• **What to do**
How does the data below read from its first line through the line containing "effects: The shared node groups."? Print those lines exactly.

--- Data shown ---

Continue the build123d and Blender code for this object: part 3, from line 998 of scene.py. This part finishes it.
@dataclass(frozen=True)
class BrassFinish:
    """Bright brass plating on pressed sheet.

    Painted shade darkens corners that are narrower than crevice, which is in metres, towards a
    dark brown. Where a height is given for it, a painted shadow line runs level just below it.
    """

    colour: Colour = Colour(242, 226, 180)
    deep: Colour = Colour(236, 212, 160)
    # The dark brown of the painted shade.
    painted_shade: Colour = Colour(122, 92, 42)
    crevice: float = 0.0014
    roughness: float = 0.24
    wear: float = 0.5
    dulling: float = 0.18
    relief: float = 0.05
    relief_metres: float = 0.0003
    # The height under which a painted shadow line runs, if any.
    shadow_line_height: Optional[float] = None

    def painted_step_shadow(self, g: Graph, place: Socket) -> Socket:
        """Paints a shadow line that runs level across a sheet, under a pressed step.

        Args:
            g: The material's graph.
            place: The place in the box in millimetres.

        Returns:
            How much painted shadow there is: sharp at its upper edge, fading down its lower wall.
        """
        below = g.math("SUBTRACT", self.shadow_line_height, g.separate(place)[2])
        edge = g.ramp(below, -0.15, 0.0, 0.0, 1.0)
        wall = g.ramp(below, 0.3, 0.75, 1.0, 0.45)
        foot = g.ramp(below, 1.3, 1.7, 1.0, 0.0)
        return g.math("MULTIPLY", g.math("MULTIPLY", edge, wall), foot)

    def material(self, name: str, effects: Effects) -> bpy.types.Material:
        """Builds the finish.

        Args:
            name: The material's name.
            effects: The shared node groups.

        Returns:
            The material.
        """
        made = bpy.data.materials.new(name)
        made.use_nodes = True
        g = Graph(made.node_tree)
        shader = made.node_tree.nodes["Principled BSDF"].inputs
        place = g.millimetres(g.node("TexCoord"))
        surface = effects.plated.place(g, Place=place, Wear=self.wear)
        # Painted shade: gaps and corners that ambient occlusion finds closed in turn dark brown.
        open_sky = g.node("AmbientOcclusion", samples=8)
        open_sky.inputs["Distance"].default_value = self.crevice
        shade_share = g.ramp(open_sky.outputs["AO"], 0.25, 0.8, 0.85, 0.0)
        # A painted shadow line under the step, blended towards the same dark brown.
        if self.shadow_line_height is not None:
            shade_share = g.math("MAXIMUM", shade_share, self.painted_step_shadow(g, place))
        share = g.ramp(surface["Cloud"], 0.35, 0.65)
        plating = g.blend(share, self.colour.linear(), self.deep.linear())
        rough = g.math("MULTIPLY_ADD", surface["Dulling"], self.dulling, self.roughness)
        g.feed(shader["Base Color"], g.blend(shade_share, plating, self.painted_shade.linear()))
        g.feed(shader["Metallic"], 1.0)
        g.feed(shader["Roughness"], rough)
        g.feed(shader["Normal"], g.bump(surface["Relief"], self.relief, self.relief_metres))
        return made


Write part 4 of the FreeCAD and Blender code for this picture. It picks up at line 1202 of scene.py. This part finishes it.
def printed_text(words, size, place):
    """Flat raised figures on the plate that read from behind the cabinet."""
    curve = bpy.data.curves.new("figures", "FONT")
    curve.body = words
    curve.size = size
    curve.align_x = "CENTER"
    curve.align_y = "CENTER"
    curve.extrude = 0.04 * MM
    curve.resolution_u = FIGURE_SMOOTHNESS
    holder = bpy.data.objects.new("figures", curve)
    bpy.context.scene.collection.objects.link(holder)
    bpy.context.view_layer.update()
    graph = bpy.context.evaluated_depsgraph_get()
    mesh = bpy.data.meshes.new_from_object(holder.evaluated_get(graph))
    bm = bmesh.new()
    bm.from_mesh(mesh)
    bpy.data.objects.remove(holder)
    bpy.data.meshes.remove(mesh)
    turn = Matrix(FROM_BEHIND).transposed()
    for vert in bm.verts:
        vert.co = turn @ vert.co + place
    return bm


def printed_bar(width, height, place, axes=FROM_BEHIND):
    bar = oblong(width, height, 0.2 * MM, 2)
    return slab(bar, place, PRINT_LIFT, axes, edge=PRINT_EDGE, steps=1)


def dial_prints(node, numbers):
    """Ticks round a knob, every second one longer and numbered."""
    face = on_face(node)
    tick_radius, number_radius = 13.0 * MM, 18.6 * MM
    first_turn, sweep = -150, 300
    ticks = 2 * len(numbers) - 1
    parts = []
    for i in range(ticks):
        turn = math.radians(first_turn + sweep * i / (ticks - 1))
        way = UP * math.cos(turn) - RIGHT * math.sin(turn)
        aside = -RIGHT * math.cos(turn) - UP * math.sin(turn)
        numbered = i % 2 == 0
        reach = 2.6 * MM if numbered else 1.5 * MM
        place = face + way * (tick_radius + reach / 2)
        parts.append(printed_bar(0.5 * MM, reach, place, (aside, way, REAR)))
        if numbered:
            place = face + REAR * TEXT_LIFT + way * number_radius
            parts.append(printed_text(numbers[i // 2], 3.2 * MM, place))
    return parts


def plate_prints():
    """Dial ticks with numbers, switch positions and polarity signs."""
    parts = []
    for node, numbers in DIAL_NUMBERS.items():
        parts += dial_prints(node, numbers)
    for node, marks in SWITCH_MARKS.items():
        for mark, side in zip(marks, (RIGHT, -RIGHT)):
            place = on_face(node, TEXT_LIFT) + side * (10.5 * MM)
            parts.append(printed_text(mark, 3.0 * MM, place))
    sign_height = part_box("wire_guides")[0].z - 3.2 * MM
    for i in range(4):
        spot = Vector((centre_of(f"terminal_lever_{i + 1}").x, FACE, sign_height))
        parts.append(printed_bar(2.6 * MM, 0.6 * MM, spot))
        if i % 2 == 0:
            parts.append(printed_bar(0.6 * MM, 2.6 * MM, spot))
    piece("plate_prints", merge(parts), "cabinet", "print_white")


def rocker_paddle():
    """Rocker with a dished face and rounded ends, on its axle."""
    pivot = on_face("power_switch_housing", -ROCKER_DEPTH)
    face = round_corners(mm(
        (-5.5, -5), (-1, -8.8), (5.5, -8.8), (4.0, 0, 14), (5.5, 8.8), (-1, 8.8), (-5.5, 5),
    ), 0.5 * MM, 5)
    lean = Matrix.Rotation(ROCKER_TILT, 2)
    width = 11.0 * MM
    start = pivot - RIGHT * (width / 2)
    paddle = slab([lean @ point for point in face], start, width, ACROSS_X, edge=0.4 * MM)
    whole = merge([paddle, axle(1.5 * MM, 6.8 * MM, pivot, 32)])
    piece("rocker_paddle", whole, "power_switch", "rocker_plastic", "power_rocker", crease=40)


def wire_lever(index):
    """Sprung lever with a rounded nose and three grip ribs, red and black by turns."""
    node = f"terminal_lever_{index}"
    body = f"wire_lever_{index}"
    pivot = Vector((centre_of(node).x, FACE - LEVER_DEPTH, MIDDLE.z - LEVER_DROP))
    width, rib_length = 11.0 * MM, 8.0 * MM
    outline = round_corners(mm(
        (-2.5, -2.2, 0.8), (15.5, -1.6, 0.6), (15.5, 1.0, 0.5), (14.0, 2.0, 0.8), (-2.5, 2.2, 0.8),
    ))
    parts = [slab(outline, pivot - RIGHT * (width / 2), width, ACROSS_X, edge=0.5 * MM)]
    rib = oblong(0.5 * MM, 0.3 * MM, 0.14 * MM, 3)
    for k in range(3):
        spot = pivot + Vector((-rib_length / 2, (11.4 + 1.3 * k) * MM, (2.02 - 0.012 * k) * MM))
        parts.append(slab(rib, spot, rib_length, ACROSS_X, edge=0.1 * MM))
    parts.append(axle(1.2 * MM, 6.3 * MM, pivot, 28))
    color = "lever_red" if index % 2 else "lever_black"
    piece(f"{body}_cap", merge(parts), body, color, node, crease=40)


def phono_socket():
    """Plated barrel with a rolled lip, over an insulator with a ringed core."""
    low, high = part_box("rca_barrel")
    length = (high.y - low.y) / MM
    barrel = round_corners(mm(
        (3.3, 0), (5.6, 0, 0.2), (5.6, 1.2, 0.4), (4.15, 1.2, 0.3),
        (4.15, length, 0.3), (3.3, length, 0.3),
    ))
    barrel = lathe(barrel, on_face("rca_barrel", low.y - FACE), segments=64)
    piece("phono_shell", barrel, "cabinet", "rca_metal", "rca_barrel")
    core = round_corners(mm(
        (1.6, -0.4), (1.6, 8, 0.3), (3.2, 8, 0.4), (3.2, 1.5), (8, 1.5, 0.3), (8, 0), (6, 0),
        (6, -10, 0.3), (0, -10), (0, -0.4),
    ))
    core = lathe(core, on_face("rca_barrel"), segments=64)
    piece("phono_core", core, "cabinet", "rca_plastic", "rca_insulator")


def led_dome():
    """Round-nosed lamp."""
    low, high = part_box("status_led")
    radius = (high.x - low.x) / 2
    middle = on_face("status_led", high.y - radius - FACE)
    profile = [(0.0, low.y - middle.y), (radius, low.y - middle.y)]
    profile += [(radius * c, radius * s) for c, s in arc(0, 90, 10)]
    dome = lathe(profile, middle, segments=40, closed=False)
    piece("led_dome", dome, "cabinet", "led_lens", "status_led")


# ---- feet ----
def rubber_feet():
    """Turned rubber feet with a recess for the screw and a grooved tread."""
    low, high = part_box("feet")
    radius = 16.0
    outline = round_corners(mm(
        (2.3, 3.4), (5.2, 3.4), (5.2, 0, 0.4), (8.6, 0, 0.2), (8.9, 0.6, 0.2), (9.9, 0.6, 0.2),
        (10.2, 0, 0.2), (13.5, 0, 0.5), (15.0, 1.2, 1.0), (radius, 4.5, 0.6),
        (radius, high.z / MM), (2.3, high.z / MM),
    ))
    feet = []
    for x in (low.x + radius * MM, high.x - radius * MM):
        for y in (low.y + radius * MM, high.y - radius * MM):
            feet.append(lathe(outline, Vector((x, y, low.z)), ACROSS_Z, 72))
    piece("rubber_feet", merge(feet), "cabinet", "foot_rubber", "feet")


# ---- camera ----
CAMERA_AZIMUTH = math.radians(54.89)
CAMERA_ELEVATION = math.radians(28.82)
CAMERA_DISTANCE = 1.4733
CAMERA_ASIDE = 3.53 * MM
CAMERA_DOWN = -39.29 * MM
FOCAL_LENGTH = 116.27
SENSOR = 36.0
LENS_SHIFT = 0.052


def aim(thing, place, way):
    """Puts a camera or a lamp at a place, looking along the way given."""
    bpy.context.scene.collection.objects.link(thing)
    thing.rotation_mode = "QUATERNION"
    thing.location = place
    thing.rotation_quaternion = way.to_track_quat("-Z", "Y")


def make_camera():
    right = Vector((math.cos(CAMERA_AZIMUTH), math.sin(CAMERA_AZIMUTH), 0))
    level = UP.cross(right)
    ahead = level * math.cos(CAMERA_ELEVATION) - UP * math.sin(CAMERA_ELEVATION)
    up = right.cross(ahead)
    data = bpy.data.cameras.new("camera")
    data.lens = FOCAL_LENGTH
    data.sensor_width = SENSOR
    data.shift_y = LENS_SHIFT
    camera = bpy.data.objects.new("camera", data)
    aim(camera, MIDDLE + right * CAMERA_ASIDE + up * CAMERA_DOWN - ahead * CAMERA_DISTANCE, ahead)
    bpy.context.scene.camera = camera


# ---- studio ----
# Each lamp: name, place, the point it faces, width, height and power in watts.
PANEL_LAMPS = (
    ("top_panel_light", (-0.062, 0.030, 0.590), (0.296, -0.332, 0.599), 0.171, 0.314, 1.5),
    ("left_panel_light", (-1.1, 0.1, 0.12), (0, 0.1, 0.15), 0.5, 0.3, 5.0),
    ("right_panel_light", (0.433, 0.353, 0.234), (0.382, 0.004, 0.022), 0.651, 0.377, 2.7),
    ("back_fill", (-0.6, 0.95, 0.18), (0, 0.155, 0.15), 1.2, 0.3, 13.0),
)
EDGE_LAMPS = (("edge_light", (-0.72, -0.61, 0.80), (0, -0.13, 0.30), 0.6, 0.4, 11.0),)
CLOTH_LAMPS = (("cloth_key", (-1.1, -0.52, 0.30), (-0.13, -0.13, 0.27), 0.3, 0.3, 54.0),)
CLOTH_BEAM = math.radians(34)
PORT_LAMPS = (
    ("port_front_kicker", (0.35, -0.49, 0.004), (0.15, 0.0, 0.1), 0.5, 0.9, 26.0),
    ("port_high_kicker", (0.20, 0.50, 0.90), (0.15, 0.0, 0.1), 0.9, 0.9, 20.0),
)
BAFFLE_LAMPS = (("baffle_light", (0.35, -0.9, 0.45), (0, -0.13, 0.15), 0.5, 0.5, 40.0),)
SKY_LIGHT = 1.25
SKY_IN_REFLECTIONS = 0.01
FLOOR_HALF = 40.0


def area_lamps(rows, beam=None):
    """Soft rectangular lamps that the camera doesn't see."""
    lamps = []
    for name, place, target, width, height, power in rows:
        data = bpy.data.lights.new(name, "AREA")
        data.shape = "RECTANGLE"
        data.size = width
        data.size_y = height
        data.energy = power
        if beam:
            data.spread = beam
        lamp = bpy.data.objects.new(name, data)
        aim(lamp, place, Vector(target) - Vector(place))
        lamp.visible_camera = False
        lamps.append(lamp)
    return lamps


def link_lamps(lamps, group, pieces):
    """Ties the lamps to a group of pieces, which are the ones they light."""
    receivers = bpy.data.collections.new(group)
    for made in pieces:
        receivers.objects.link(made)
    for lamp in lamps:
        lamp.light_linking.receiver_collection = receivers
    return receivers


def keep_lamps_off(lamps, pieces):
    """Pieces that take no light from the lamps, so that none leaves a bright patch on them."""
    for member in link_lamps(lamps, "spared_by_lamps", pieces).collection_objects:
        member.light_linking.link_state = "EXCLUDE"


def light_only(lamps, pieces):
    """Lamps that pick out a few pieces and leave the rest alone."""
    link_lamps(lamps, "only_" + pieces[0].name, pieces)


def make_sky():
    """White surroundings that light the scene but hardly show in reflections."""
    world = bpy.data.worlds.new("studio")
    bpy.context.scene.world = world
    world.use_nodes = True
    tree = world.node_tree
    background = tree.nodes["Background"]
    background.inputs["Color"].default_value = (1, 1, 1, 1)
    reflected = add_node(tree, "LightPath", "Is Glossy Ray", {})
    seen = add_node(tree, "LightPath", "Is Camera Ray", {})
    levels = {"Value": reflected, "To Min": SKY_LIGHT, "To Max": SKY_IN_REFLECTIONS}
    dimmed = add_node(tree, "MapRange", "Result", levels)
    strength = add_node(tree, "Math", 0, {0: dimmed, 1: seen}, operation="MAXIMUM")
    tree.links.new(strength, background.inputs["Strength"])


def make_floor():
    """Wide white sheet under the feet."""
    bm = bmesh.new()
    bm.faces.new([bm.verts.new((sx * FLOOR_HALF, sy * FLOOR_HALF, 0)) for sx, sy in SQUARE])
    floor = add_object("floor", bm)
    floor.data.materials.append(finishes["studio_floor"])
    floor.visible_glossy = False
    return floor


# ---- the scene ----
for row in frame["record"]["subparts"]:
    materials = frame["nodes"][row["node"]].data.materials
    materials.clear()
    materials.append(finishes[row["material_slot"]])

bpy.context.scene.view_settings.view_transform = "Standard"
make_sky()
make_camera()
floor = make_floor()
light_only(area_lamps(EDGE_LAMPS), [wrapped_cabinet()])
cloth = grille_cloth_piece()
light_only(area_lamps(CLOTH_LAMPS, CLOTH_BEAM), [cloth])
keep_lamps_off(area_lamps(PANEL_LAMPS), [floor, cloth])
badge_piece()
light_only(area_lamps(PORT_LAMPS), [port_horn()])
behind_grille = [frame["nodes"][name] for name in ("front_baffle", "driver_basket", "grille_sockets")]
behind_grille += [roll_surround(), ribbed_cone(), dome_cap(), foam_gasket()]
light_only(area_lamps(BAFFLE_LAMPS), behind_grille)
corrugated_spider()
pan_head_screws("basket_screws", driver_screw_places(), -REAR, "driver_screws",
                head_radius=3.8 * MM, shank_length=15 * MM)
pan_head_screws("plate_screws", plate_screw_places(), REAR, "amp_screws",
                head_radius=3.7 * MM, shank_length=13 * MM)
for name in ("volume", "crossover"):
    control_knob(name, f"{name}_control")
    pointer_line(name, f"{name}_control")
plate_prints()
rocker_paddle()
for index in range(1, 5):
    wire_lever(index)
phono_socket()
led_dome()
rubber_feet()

---

• **Full output**
Continue the build123d and Blender code for this object: part 3, from line 998 of scene.py. This part finishes it.
@dataclass(frozen=True)
class BrassFinish:
    """Bright brass plating on pressed sheet.

    Painted shade darkens corners that are narrower than crevice, which is in metres, towards a
    dark brown. Where a height is given for it, a painted shadow line runs level just below it.
    """

    colour: Colour = Colour(242, 226, 180)
    deep: Colour = Colour(236, 212, 160)
    # The dark brown of the painted shade.
    painted_shade: Colour = Colour(122, 92, 42)
    crevice: float = 0.0014
    roughness: float = 0.24
    wear: float = 0.5
    dulling: float = 0.18
    relief: float = 0.05
    relief_metres: float = 0.0003
    # The height under which a painted shadow line runs, if any.
    shadow_line_height: Optional[float] = None

    def painted_step_shadow(self, g: Graph, place: Socket) -> Socket:
        """Paints a shadow line that runs level across a sheet, under a pressed step.

        Args:
            g: The material's graph.
            place: The place in the box in millimetres.

        Returns:
            How much painted shadow there is: sharp at its upper edge, fading down its lower wall.
        """
        below = g.math("SUBTRACT", self.shadow_line_height, g.separate(place)[2])
        edge = g.ramp(below, -0.15, 0.0, 0.0, 1.0)
        wall = g.ramp(below, 0.3, 0.75, 1.0, 0.45)
        foot = g.ramp(below, 1.3, 1.7, 1.0, 0.0)
        return g.math("MULTIPLY", g.math("MULTIPLY", edge, wall), foot)

    def material(self, name: str, effects: Effects) -> bpy.types.Material:
        """Builds the finish.

        Args:
            name: The material's name.
            effects: The shared node groups.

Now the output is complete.